WORK TO BE COMPLETED: Reproduce the listing that follows with no differences at all.

SUPPLIED DATA:
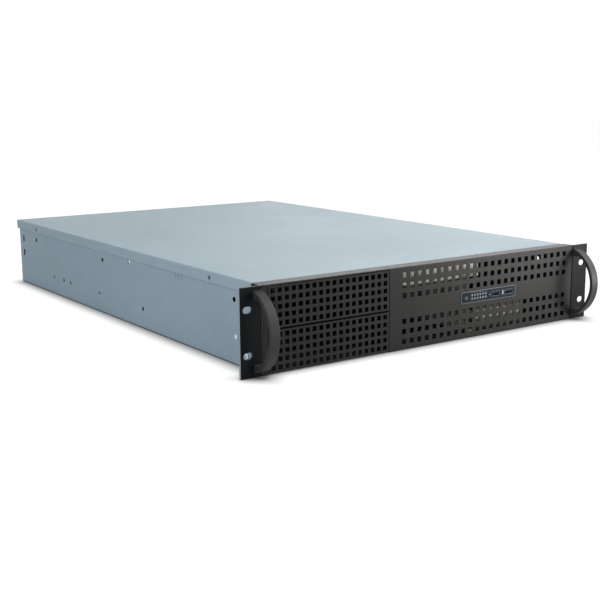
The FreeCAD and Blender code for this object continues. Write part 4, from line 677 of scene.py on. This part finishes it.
def make_world():
    """An even world that lights the case, and is plain white where it is seen."""
    world = bpy.data.worlds.new("studio")
    bpy.context.scene.world = world
    world.use_nodes = True
    tree = world.node_tree
    output = tree.nodes["World Output"]
    lighting = tree.nodes["Background"]
    lighting.inputs["Color"].default_value = (*WORLD_COLOUR, 1)
    lighting.inputs["Strength"].default_value = WORLD_LEVEL
    shown = tree.nodes.new("ShaderNodeBackground")
    shown.inputs["Color"].default_value = (1, 1, 1, 1)
    choice = tree.nodes.new("ShaderNodeMixShader")
    tree.links.new(backdrop_rays(tree), choice.inputs["Fac"])
    tree.links.new(lighting.outputs["Background"], choice.inputs[1])
    tree.links.new(shown.outputs["Background"], choice.inputs[2])
    tree.links.new(choice.outputs["Shader"], output.inputs["Surface"])


make_floor()
make_world()
for lamp_settings in LAMPS:
    make_lamp(*lamp_settings)

# ---------------------------------------------------------------- camera

CAMERA_PLACE = (-0.7389, -0.8227, 0.2232)
CAMERA_AZIMUTH = math.radians(35.35)
CAMERA_ELEVATION = math.radians(11.17)
CAMERA_ROLL = math.radians(-0.29)
CAMERA_LENS = 63.21  # millimetres, like the sensor's width
SENSOR_WIDTH = 36.0
CAMERA_SHIFT = (-0.0225, -0.0025)  # in shares of the view's width


def make_camera():
    """The camera at its place: azimuth from +Y towards +X, elevation down from level, then its roll."""
    look = Vector(
        (
            math.sin(CAMERA_AZIMUTH) * math.cos(CAMERA_ELEVATION),
            math.cos(CAMERA_AZIMUTH) * math.cos(CAMERA_ELEVATION),
            -math.sin(CAMERA_ELEVATION),
        )
    )
    right = look.cross(Vector((0, 0, 1))).normalized()
    up = right.cross(look)
    rolled_right = right * math.cos(CAMERA_ROLL) + up * math.sin(CAMERA_ROLL)
    rolled_up = up * math.cos(CAMERA_ROLL) - right * math.sin(CAMERA_ROLL)
    data = bpy.data.cameras.new("camera")
    data.sensor_width = SENSOR_WIDTH
    data.lens = CAMERA_LENS
    data.shift_x, data.shift_y = CAMERA_SHIFT
    camera = bpy.data.objects.new("camera", data)
    bpy.context.collection.objects.link(camera)
    turned = Matrix((rolled_right, rolled_up, -look)).transposed().to_4x4()
    camera.matrix_world = Matrix.Translation(Vector(CAMERA_PLACE)) @ turned
    bpy.context.scene.camera = camera


make_camera()
bpy.context.scene.view_settings.view_transform = "Standard"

FULL OUTPUT:
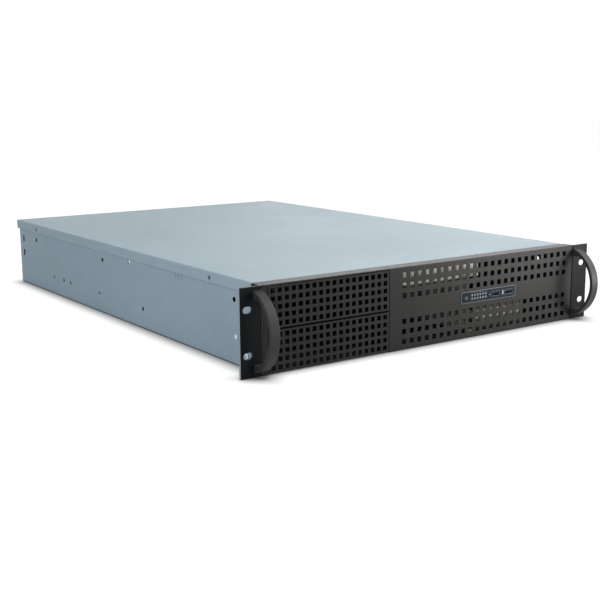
The FreeCAD and Blender code for this object continues. Write part 4, from line 677 of scene.py on. This part finishes it.
def make_world():
    """An even world that lights the case, and is plain white where it is seen."""
    world = bpy.data.worlds.new("studio")
    bpy.context.scene.world = world
    world.use_nodes = True
    tree = world.node_tree
    output = tree.nodes["World Output"]
    lighting = tree.nodes["Background"]
    lighting.inputs["Color"].default_value = (*WORLD_COLOUR, 1)
    lighting.inputs["Strength"].default_value = WORLD_LEVEL
    shown = tree.nodes.new("ShaderNodeBackground")
    shown.inputs["Color"].default_value = (1, 1, 1, 1)
    choice = tree.nodes.new("ShaderNodeMixShader")
    tree.links.new(backdrop_rays(tree), choice.inputs["Fac"])
    tree.links.new(lighting.outputs["Background"], choice.inputs[1])
    tree.links.new(shown.outputs["Background"], choice.inputs[2])
    tree.links.new(choice.outputs["Shader"], output.inputs["Surface"])


make_floor()
make_world()
for lamp_settings in LAMPS:
    make_lamp(*lamp_settings)

# ---------------------------------------------------------------- camera

CAMERA_PLACE = (-0.7389, -0.8227, 0.2232)
CAMERA_AZIMUTH = math.radians(35.35)
CAMERA_ELEVATION = math.radians(11.17)
CAMERA_ROLL = math.radians(-0.29)
CAMERA_LENS = 63.21  # millimetres, like the sensor's width
SENSOR_WIDTH = 36.0
CAMERA_SHIFT = (-0.0225, -0.0025)  # in shares of the view's width


def make_camera():
    """The camera at its place: azimuth from +Y towards +X, elevation down from level, then its roll."""
    look = Vector(
        (
            math.sin(CAMERA_AZIMUTH) * math.cos(CAMERA_ELEVATION),
            math.cos(CAMERA_AZIMUTH) * math.cos(CAMERA_ELEVATION),
            -math.sin(CAMERA_ELEVATION),
        )
    )
    right = look.cross(Vector((0, 0, 1))).normalized()
    up = right.cross(look)
    rolled_right = right * math.cos(CAMERA_ROLL) + up * math.sin(CAMERA_ROLL)
    rolled_up = up * math.cos(CAMERA_ROLL) - right * math.sin(CAMERA_ROLL)
    data = bpy.data.cameras.new("camera")
    data.sensor_width = SENSOR_WIDTH
    data.lens = CAMERA_LENS
    data.shift_x, data.shift_y = CAMERA_SHIFT
    camera = bpy.data.objects.new("camera", data)
    bpy.context.collection.objects.link(camera)
    turned = Matrix((rolled_right, rolled_up, -look)).transposed().to_4x4()
    camera.matrix_world = Matrix.Translation(Vector(CAMERA_PLACE)) @ turned
    bpy.context.scene.camera = camera


make_camera()
bpy.context.scene.view_settings.view_transform = "Standard"